* _GIVEN TASK_
Beginning with the first line below, please repeat the material exactly, ending with the line that includes "side of the".

* _DATASET CONTENT_
* * * * *

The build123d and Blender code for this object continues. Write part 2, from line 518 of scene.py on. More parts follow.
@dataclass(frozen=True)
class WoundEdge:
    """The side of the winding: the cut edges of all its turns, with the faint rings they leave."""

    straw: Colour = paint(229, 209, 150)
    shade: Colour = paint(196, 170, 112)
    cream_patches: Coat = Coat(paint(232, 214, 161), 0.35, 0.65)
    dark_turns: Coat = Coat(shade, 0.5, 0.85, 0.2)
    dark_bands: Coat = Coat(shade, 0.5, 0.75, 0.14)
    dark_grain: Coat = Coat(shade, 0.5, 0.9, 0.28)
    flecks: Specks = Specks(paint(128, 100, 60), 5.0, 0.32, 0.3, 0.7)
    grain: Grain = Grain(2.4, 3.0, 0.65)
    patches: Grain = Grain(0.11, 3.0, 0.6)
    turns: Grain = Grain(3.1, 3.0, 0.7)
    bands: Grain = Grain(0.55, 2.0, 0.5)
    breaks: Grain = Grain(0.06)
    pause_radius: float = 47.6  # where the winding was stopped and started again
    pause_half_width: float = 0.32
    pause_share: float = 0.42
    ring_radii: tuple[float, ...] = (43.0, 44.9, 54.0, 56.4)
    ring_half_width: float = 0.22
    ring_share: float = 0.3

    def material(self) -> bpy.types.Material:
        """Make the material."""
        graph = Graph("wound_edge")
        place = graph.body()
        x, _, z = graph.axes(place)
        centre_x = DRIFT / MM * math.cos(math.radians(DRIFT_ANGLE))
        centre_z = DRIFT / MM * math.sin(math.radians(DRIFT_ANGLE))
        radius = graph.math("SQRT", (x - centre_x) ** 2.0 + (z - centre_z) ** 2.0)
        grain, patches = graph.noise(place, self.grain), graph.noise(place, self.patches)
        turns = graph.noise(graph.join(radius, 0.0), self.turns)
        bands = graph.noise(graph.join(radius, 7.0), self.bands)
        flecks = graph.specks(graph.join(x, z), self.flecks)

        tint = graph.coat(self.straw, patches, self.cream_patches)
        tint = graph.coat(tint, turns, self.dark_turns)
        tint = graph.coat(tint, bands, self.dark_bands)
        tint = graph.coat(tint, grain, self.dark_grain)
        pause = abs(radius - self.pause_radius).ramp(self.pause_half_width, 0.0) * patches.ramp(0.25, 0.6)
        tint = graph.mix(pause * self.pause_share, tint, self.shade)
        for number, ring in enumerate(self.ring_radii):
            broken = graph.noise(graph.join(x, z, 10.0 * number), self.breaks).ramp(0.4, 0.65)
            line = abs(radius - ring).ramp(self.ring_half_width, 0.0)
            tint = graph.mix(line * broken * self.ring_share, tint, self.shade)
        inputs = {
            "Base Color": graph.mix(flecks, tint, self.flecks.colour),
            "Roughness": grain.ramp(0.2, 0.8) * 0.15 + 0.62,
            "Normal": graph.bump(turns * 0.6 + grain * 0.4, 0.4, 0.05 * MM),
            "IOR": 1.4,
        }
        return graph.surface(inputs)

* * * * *

* _OUTPUT FOR THIS TASK_
The build123d and Blender code for this object continues. Write part 2, from line 518 of scene.py on. More parts follow.
@dataclass(frozen=True)
class WoundEdge:
    """The side of the winding: the cut edges of all its turns, with the faint rings they leave."""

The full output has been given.